Cosa accade quando l’arte incontra le nuove tecnologie? E quando l’istituzione museo incrocia l’anarchia creativa dei new media?
La Tate Gallery non ha dubbi in proposito: si lancia il Tate’s Intermedia Art programme, nel quale eventi, performace e new media sono utilizzati per creare nuove opere e forme d’arte ‘intermediali’. E poco importa se il museo in questione non nasce nell’ambito delle nuove tecnologie multimediali ma come Galleria Nazionale dell’arte britannica nella meta dell’Ottocento. Il presente impone infatti nuove emergenze, alle quali il museo inglese risponde ponendosi al centro della ricerca, stimolo alle sperimentazioni e al dialogo museo-artisti-new media, ampliando la divulgazione e l’esposizione di opere al di là delle pareti della galleria.
Alla fine degli anni Novanta la politica museale in generale [1] ha visto lo snodarsi di un percorso che va dalle prime esperienze di digitalizzazione del patrimonio fino al ruolo della Rete come “modello pratico di decentralizzazione della conoscenza e delle strutture di potere” [2], rinunciando alla politica ‘gold standard’ della collezione museale in senso tradizionale.
Con la rivoluzione informatica e tecnologica globale e quindi lo spostamento dei meccanismi economici, la Tate percepisce i cambiamenti della società e dell’arte, si evolve ridisegnando il suo ruolo nel dialogo, apre su un panorama nuovo, mutevole e imprevedibile come quello new media, come si legge infatti sul Tate Report 2002-2004: “Many of Tate’s aims can be fulfilled through embracing new technology and finding ways to use it most effectively” [3]. Sfrutta quindi a proprio vantaggio il medium Internet, accogliendolo entusiasticamente come mezzo propulsivo piuttosto che come moda problematica o ineluttabile epilogo dovuto alla deriva tecnologica dei tempi; e dal 1999 commissiona, promuove e ospita nella sua venue virtuale Tate Online le pratiche, le idee, i processi che vedono tecnologie vecchie e nuove, dalla radio a internet, mescolarsi in nuovi inaspettati esiti artistici, che tengono conto delle implicazioni politiche e sociali più recenti.

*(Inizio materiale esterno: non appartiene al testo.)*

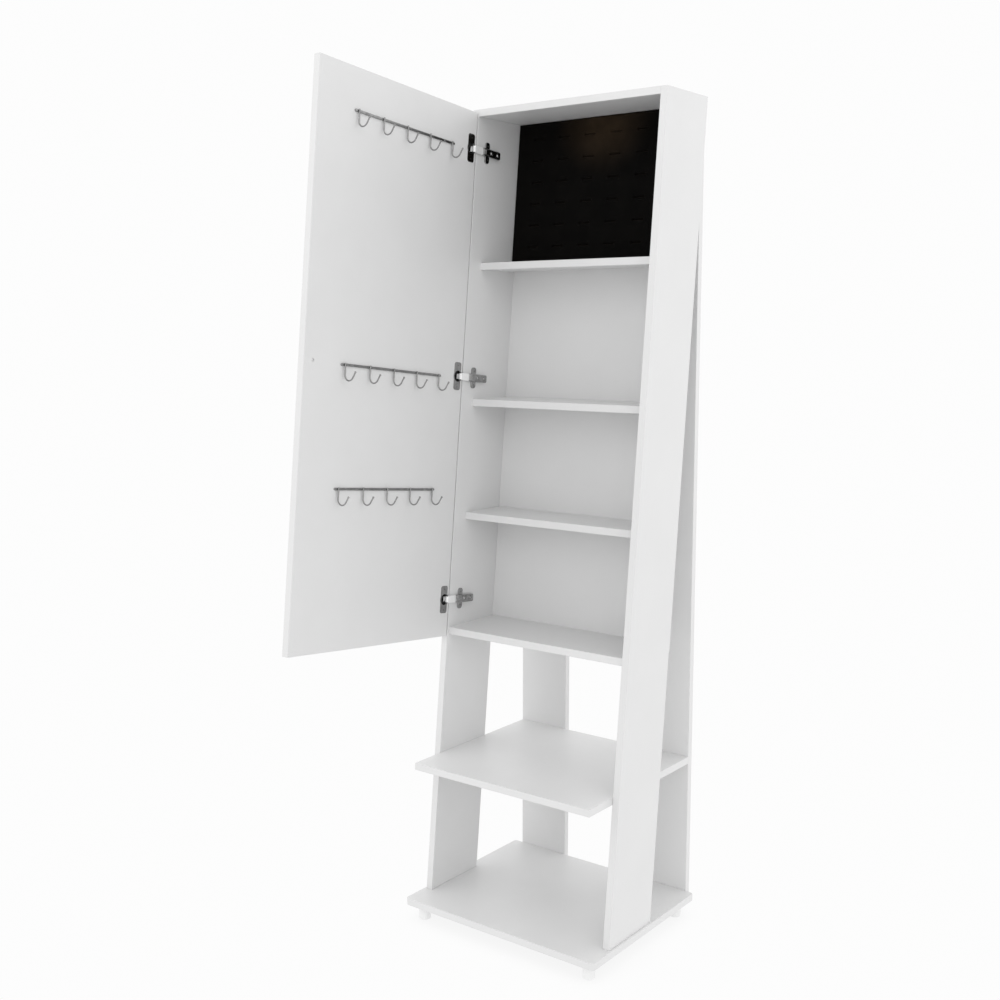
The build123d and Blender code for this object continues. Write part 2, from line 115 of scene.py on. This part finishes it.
class Shader:
    """A material's node tree, with short calls for the nodes that are used here."""

    def __init__(self, name):
        self.material = bpy.data.materials.new(name)
        self.material.use_nodes = True
        self.tree = self.material.node_tree
        self.surface = self.tree.nodes["Principled BSDF"]
        self.coordinates = self.tree.nodes.new("ShaderNodeTexCoord")

    def node(self, kind, settings=None, **inputs):
        made = self.tree.nodes.new("ShaderNode" + kind)
        for key, value in (settings or {}).items():
            setattr(made, key, value)
        for key, value in inputs.items():
            self.link(value, self.entry(made, key))
        return made

    @staticmethod
    def entry(made, key):
        """Input socket by its identifier, or else by its name with spaces for underscores."""
        exact = [socket for socket in made.inputs if socket.identifier == key]
        return exact[0] if exact else made.inputs[key.replace("_", " ")]

    def link(self, value, socket):
        if isinstance(value, bpy.types.NodeSocket):
            self.tree.links.new(value, socket)
        else:
            socket.default_value = value

    def set(self, **inputs):
        for key, value in inputs.items():
            self.link(value, self.surface.inputs[key.replace("_", " ")])

    def noise(self, scale, detail=3.0, stretch=None, roughness=0.5):
        """Noise over the piece's own coordinates, in features per metre."""
        where = self.coordinates.outputs["Object"]
        if stretch:
            where = self.node("Mapping", Vector=where, Scale=stretch).outputs["Vector"]
        made = self.node("TexNoise", Vector=where, Scale=scale, Detail=detail, Roughness=roughness)
        return made.outputs["Fac"]

    def ramp(self, value, stops):
        """Colours between the stops, each a place from 0 to 1 and a colour."""
        made = self.node("ValToRGB", Fac=value)
        band = made.color_ramp
        while len(band.elements) < len(stops):
            band.elements.new(0.5)
        for element, (place, colour) in zip(band.elements, stops):
            element.position = place
            element.color = (*colour, 1)
        return made.outputs["Color"]

    def between(self, value, low, high):
        """The value from 0 to 1, stretched to run from low to high."""
        return self.node("MapRange", Value=value, To_Min=low, To_Max=high).outputs["Result"]

    def bump(self, height, strength, distance, normal=None):
        made = self.node("Bump", Height=height, Strength=strength, Distance=distance)
        if normal:
            self.link(normal, made.inputs["Normal"])
        return made.outputs["Normal"]


def grey(value):
    return (value, value, value)


def board_material(name, tone, thickness):
    """White melamine-faced board, with smoother banding round the edges across its thickness.

    The eased corner between a face and the band carries the faint line of their joint.
    """
    s = Shader(name)
    facing = s.node(
        "VectorMath",
        {"operation": "DOT_PRODUCT"},
        Vector=s.coordinates.outputs["Normal"],
        Vector_001=tuple(thickness),
    )
    flat = s.node("Math", {"operation": "ABSOLUTE"}, Value=facing.outputs["Value"]).outputs["Value"]
    mottle = s.noise(9.0, 4.0)
    plain = s.ramp(mottle, [(0.3, grey(tone - 0.008)), (0.7, grey(tone + 0.008))])
    seam_low, seam_high = EDGE_BAND
    seam = s.ramp(flat, [
        (seam_low, grey(1.0)),
        ((seam_low + seam_high) / 2, grey(0.86)),
        (seam_high, grey(1.0)),
    ])
    joined = s.node("Mix", {"data_type": "RGBA", "blend_type": "MULTIPLY"})
    s.link(1.0, joined.inputs[0])
    s.link(plain, joined.inputs[6])
    s.link(seam, joined.inputs[7])
    s.set(Base_Color=joined.outputs[2])
    face_gloss = s.between(s.noise(60.0, 3.0), 0.38, 0.48)
    band_gloss = s.between(s.noise(90.0, 2.0), 0.28, 0.36)
    gloss = s.node("Mix", {"data_type": "FLOAT"})
    s.link(flat, gloss.inputs[0])
    s.link(band_gloss, gloss.inputs[2])
    s.link(face_gloss, gloss.inputs[3])
    s.set(Roughness=gloss.outputs[0])
    pore = s.bump(s.noise(1400.0, 2.0), 0.10, 0.00008)
    s.set(Normal=s.bump(s.noise(22.0, 2.0), 0.10, 0.0006, pore))
    return s.material


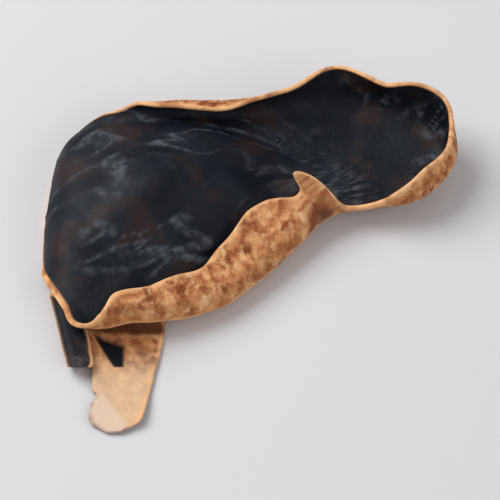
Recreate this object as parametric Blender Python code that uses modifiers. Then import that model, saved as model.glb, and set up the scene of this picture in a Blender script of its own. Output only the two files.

Charlie Gere in “Networked Art and the Networked Gallery” ha già messo in evidenza il fondamentale passaggio della Tate da galleria a ‘network distribuita’, che si avvale cioè di “multiple connections between the various sites, virtual and physical” [4]. Non più l’edificio cioé ma il marchio Tate, applicabile a diversi luoghi e processi, reali e virtuali, così come le strategie della società post-industriale suggeriscono.
La presenza del programma Intermedia Art testimonia quindi non l’epilogo ineluttabile e problematico dei tempi, ma il cosidetto ‘cultural shift’, lo spostamento culturale legato all’epoca di internet e agli sviluppi tecnologici nella società.
di Michela Ruggeri
- Eventi come le mostre net_condition allo ZKM (1999-2000) e 010101: Art in Technological Times al Museum of Modern Art di San Francisco (2001), la presenza della Net Art alla Biennale di Venezia del 2000, l’ingaggio di Christiane Paul come new media curator al Whitney Museum of American Art di New York, le commissioni di opere on-line da parte del Guggenheim di New York e naturalmente del Tate di Londra. Nel 2005 in Italia la mostra Connessioni leggendarie di Milano e già quasi una retrospettiva sulla storia della Net Art: ripercorre il decennio 1995-2005 nello sforzo dichiarato di salvare il racconto della Net Art.
- Cfr. Elena Giulia Rossi, ArcheoNet. Viaggio nella storia della net/web art e suo ingresso negli spazi dei musei tradizionali, Lalli, Poggibonsi 2003, cit., p. 36.